▶ Job:
Quote all of the entries word for word.

-- begin Records for the exercise --

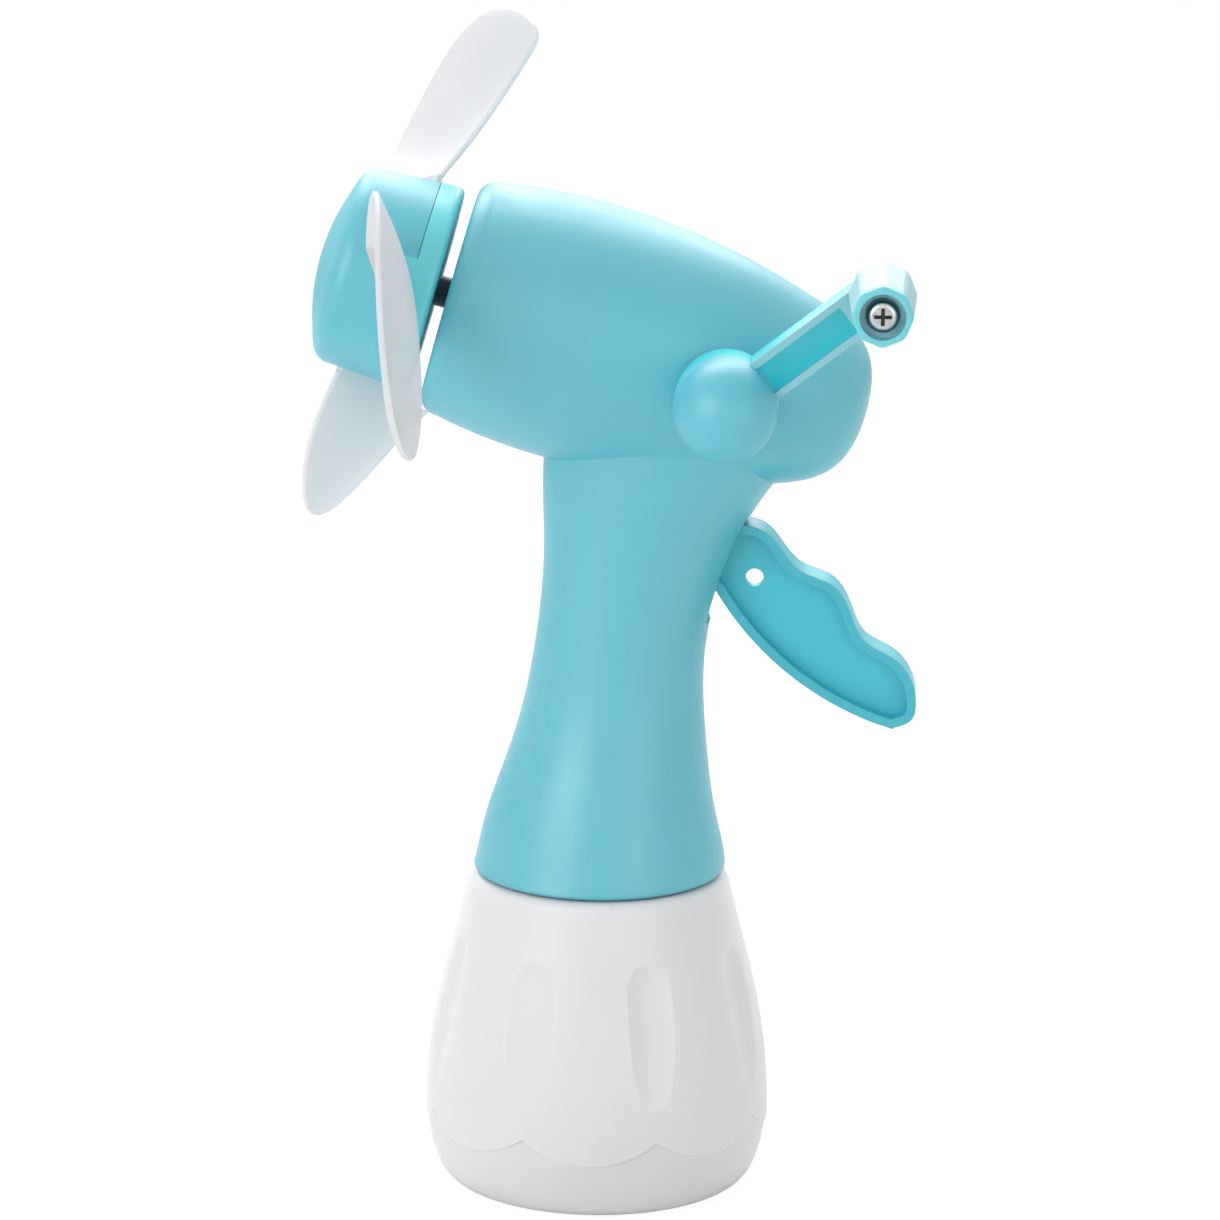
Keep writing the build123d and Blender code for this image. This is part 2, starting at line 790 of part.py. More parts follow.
def trigger_outline():
    """Side view of the finger lever outside and just inside the handle."""
    back = trigger_back()
    crown = (pivot_y, pivot_z + pivot_boss_r - 0.2)
    root = Polyline(trigger_front() @ 1, (pivot_y - 2.0, pivot_z - 3.8), crown)
    return make_face([back, trigger_front(), root, Line(crown, back @ 0)])


def trigger_thinned():
    """The lever's side view between its rims, where the web is thin."""
    back = trigger_back()
    inner = []
    for k in range(24):
        place = back @ (k / 24)
        way = back % (k / 24)
        inner.append((place.X + way.Y * trigger_rim, place.Y - way.X * trigger_rim))
    front = trigger_front()
    centre = front.arc_center
    keep = 1 - trigger_rim / front.radius
    drawn_in = [centre + (front @ t - centre) * keep for t in (0, 0.5, 1)]
    arc = ThreePointArc(*drawn_in)
    near_y = pivot_y + web_start
    root = Polyline(arc @ 1, (near_y, pivot_z - 2 * web_start), (near_y, pivot_z + web_start), inner[0])
    return make_face([Spline(inner), Line(inner[-1], arc @ 0), arc, root])


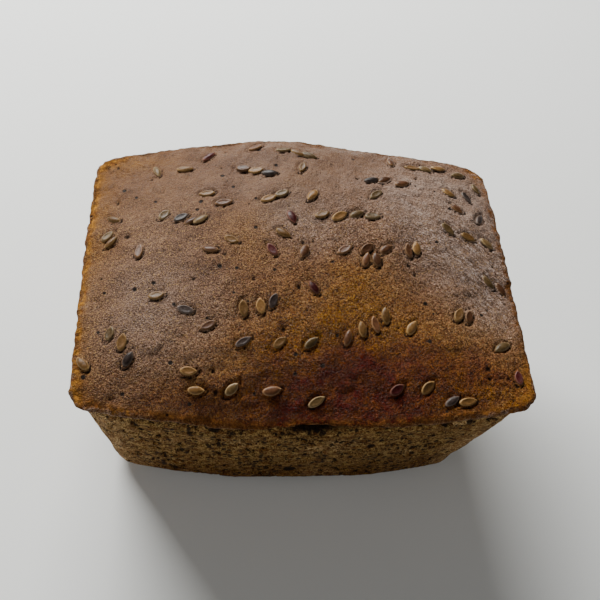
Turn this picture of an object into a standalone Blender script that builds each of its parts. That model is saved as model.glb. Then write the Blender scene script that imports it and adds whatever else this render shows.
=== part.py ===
"""Buckwheat sourdough baked in a tin, with linseed pressed into its top crust.

One solid in metres, +Z up. The loaf stands on its flat base, with the origin in the
middle of that base, its long sides along X and its lower, cracked rim towards -Y.
"""
import math
import random

import bmesh
import bpy
from mathutils import Matrix, Vector, noise
from mathutils.bvhtree import BVHTree

NODE = "loaf"

# The rim, where the top crust meets the walls
RIM_LENGTH = 0.1270
RIM_DEPTH = 0.0896
RIM_HEIGHT = 0.0635
RIM_CORNER = 0.0050
FULL_CORNER = 0.0026        # the front left one, where the dough filled the tin
RIM_SWELL_LONG = 0.0052     # how far the middle of a long side stands out
RIM_SWELL_SHORT = 0.0004
RIM_TILT = 0.0036           # back rim higher, and front rim lower, in the middle
LIP_ROUND = 0.0014
LIP_UNDERCUT = 0.0007
LIP_DROP = 0.0030           # depth of the undercut's deepest line below the rim
WALL_CORNER = 0.0115        # rounder than the rim, so the lip overhangs at the corners

# The base, which the tin's tapered walls draw in
BASE_INSET_LONG = 0.0123
BASE_INSET_SHORT = 0.0077
BASE_CORNER = 0.0065
BASE_SWELL_LONG = 0.0061
BASE_SHIFT = -0.0026        # the base sits a little to the left of the rim
FOOT_ROUND = 0.0080
LEAN = -0.025               # x per y, the tin is slightly out of square

# The top crust
CROWN_RISE = 0.0088
CROWN_POWER_X = 3.0
CROWN_POWER_Y = 2.3
RIDGE_LEFT = -0.020         # y of the crown's ridge at the left end
RIDGE_RIGHT = 0.014         # and at the right one
RIDGE_TURN = -0.015         # x where it crosses from one to the other
RIDGE_REACH = 0.025

# The crack that opened along the front lip, which drew back above it
CRACK_X = 0.0025
CRACK_HALF = 0.0095
CRACK_DROP = 0.0019         # how far its middle lies below the rim
CRACK_HEIGHT = 0.0011
CRACK_DEPTH = 0.0026
LIP_BACK = 0.0009
LIP_BACK_REACH = 0.0040     # how far in from the rim the top drew back

# Unevenness of the crust: size of a bump, how far it stands out
SWELLS = ((0.030, 0.0008), (0.010, 0.00035))
CRUMBS = ((0.0050, 0.0004), (0.0026, 0.0003))
CRUMB_REACH = 0.0035        # how far the crumbly edge runs down the wall
WALL_EASE = 8.0             # how soon a wall's unevenness sets in above its foot

# Rises and hollows of the top: x, y, reach along x, reach along y, height
RISES = (
    (-0.0230, -0.0480, 0.0300, 0.0160, -0.0020),
    (-0.0080, 0.0470, 0.0160, 0.0140, 0.0022),
    (-0.0180, -0.0180, 0.0140, 0.0100, -0.0006),
    (-0.0550, -0.0470, 0.0160, 0.0140, -0.0016),
)

# Linseed
SEED_LENGTH = 0.0053
SEED_WIDTH = 0.0028
SEED_THICKNESS = 0.0013
SEED_SIDES = 6
SEED_BANDS = 4
SEED_POINT = 0.45           # how much narrower it is towards its pointed end
SEED_PROUD = (0.34, 0.64)   # least and greatest share of its thickness above the crust
SEED_COUNT = 92
SEED_PAIR_GAP = 0.0027      # least distance between the middles of two seeds in a row
SEED_LONE_GAP = 0.0066      # and round a seed that fell by itself
SEED_EDGE = 0.0030          # kept free along the rim
SEED_SLIP = 0.0014          # how far out of its row's line a seed may lie
SEED_TURN = 20.0            # and how far it turns, in degrees
SEED_ROLL = 0.2             # how far a seed leans over to one side, in radians
SEED_DRAW = 7

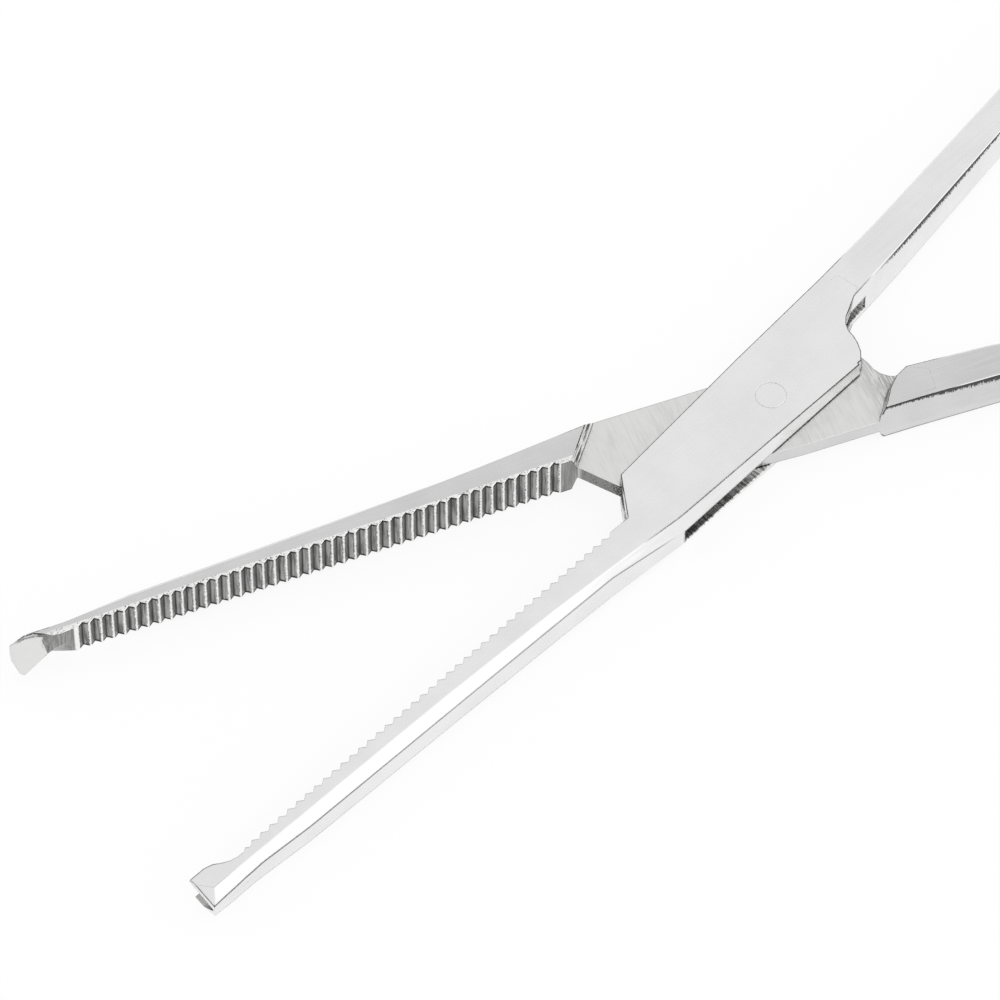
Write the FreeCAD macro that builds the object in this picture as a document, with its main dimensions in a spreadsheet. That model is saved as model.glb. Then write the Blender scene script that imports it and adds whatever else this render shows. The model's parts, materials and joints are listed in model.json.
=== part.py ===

-- end Records for the exercise --

▶ The completed task:
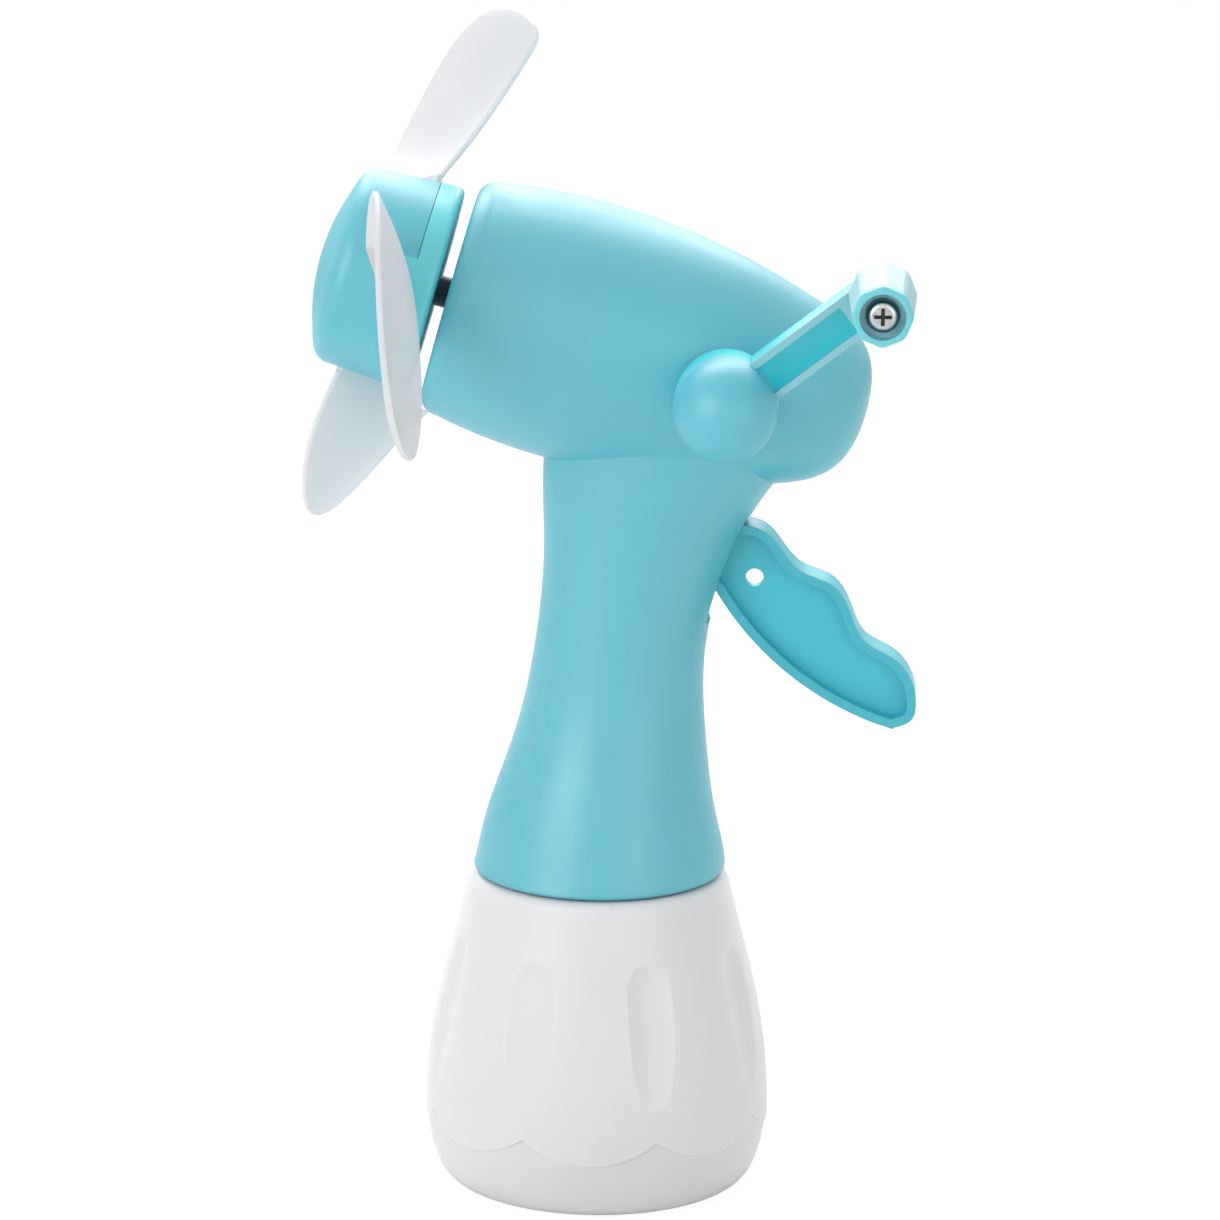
Keep writing the build123d and Blender code for this image. This is part 2, starting at line 790 of part.py. More parts follow.
def trigger_outline():
    """Side view of the finger lever outside and just inside the handle."""
    back = trigger_back()
    crown = (pivot_y, pivot_z + pivot_boss_r - 0.2)
    root = Polyline(trigger_front() @ 1, (pivot_y - 2.0, pivot_z - 3.8), crown)
    return make_face([back, trigger_front(), root, Line(crown, back @ 0)])


def trigger_thinned():
    """The lever's side view between its rims, where the web is thin."""
    back = trigger_back()
    inner = []
    for k in range(24):
        place = back @ (k / 24)
        way = back % (k / 24)
        inner.append((place.X + way.Y * trigger_rim, place.Y - way.X * trigger_rim))
    front = trigger_front()
    centre = front.arc_center
    keep = 1 - trigger_rim / front.radius
    drawn_in = [centre + (front @ t - centre) * keep for t in (0, 0.5, 1)]
    arc = ThreePointArc(*drawn_in)
    near_y = pivot_y + web_start
    root = Polyline(arc @ 1, (near_y, pivot_z - 2 * web_start), (near_y, pivot_z + web_start), inner[0])
    return make_face([Spline(inner), Line(inner[-1], arc @ 0), arc, root])


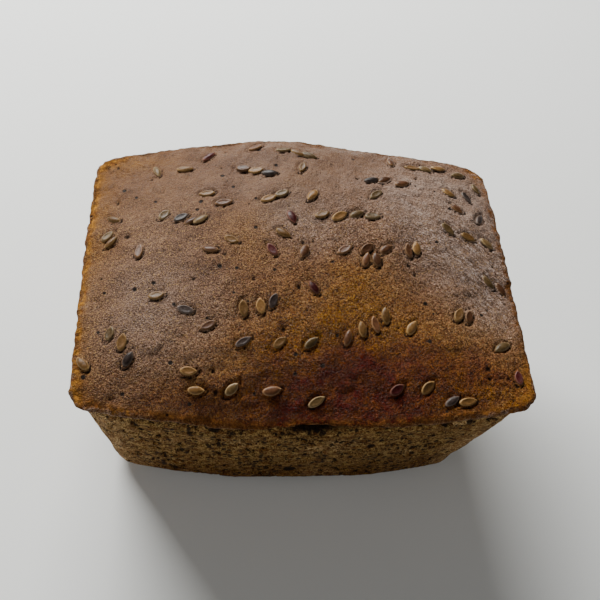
Turn this picture of an object into a standalone Blender script that builds each of its parts. That model is saved as model.glb. Then write the Blender scene script that imports it and adds whatever else this render shows.
=== part.py ===
"""Buckwheat sourdough baked in a tin, with linseed pressed into its top crust.

One solid in metres, +Z up. The loaf stands on its flat base, with the origin in the
middle of that base, its long sides along X and its lower, cracked rim towards -Y.
"""
import math
import random

import bmesh
import bpy
from mathutils import Matrix, Vector, noise
from mathutils.bvhtree import BVHTree

NODE = "loaf"

# The rim, where the top crust meets the walls
RIM_LENGTH = 0.1270
RIM_DEPTH = 0.0896
RIM_HEIGHT = 0.0635
RIM_CORNER = 0.0050
FULL_CORNER = 0.0026        # the front left one, where the dough filled the tin
RIM_SWELL_LONG = 0.0052     # how far the middle of a long side stands out
RIM_SWELL_SHORT = 0.0004
RIM_TILT = 0.0036           # back rim higher, and front rim lower, in the middle
LIP_ROUND = 0.0014
LIP_UNDERCUT = 0.0007
LIP_DROP = 0.0030           # depth of the undercut's deepest line below the rim
WALL_CORNER = 0.0115        # rounder than the rim, so the lip overhangs at the corners

# The base, which the tin's tapered walls draw in
BASE_INSET_LONG = 0.0123
BASE_INSET_SHORT = 0.0077
BASE_CORNER = 0.0065
BASE_SWELL_LONG = 0.0061
BASE_SHIFT = -0.0026        # the base sits a little to the left of the rim
FOOT_ROUND = 0.0080
LEAN = -0.025               # x per y, the tin is slightly out of square

# The top crust
CROWN_RISE = 0.0088
CROWN_POWER_X = 3.0
CROWN_POWER_Y = 2.3
RIDGE_LEFT = -0.020         # y of the crown's ridge at the left end
RIDGE_RIGHT = 0.014         # and at the right one
RIDGE_TURN = -0.015         # x where it crosses from one to the other
RIDGE_REACH = 0.025

# The crack that opened along the front lip, which drew back above it
CRACK_X = 0.0025
CRACK_HALF = 0.0095
CRACK_DROP = 0.0019         # how far its middle lies below the rim
CRACK_HEIGHT = 0.0011
CRACK_DEPTH = 0.0026
LIP_BACK = 0.0009
LIP_BACK_REACH = 0.0040     # how far in from the rim the top drew back

# Unevenness of the crust: size of a bump, how far it stands out
SWELLS = ((0.030, 0.0008), (0.010, 0.00035))
CRUMBS = ((0.0050, 0.0004), (0.0026, 0.0003))
CRUMB_REACH = 0.0035        # how far the crumbly edge runs down the wall
WALL_EASE = 8.0             # how soon a wall's unevenness sets in above its foot

# Rises and hollows of the top: x, y, reach along x, reach along y, height
RISES = (
    (-0.0230, -0.0480, 0.0300, 0.0160, -0.0020),
    (-0.0080, 0.0470, 0.0160, 0.0140, 0.0022),
    (-0.0180, -0.0180, 0.0140, 0.0100, -0.0006),
    (-0.0550, -0.0470, 0.0160, 0.0140, -0.0016),
)

# Linseed
SEED_LENGTH = 0.0053
SEED_WIDTH = 0.0028
SEED_THICKNESS = 0.0013
SEED_SIDES = 6
SEED_BANDS = 4
SEED_POINT = 0.45           # how much narrower it is towards its pointed end
SEED_PROUD = (0.34, 0.64)   # least and greatest share of its thickness above the crust
SEED_COUNT = 92
SEED_PAIR_GAP = 0.0027      # least distance between the middles of two seeds in a row
SEED_LONE_GAP = 0.0066      # and round a seed that fell by itself
SEED_EDGE = 0.0030          # kept free along the rim
SEED_SLIP = 0.0014          # how far out of its row's line a seed may lie
SEED_TURN = 20.0            # and how far it turns, in degrees
SEED_ROLL = 0.2             # how far a seed leans over to one side, in radians
SEED_DRAW = 7

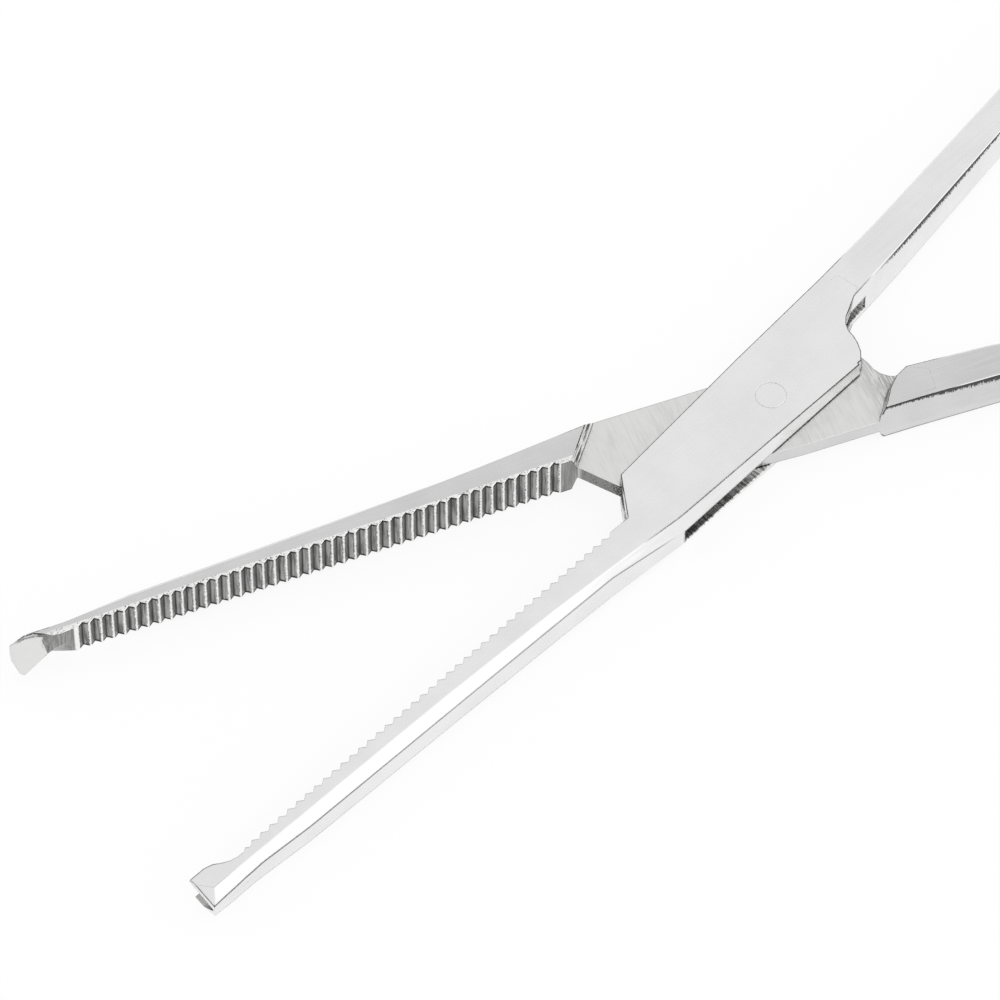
Write the FreeCAD macro that builds the object in this picture as a document, with its main dimensions in a spreadsheet. That model is saved as model.glb. Then write the Blender scene script that imports it and adds whatever else this render shows. The model's parts, materials and joints are listed in model.json.
=== part.py ===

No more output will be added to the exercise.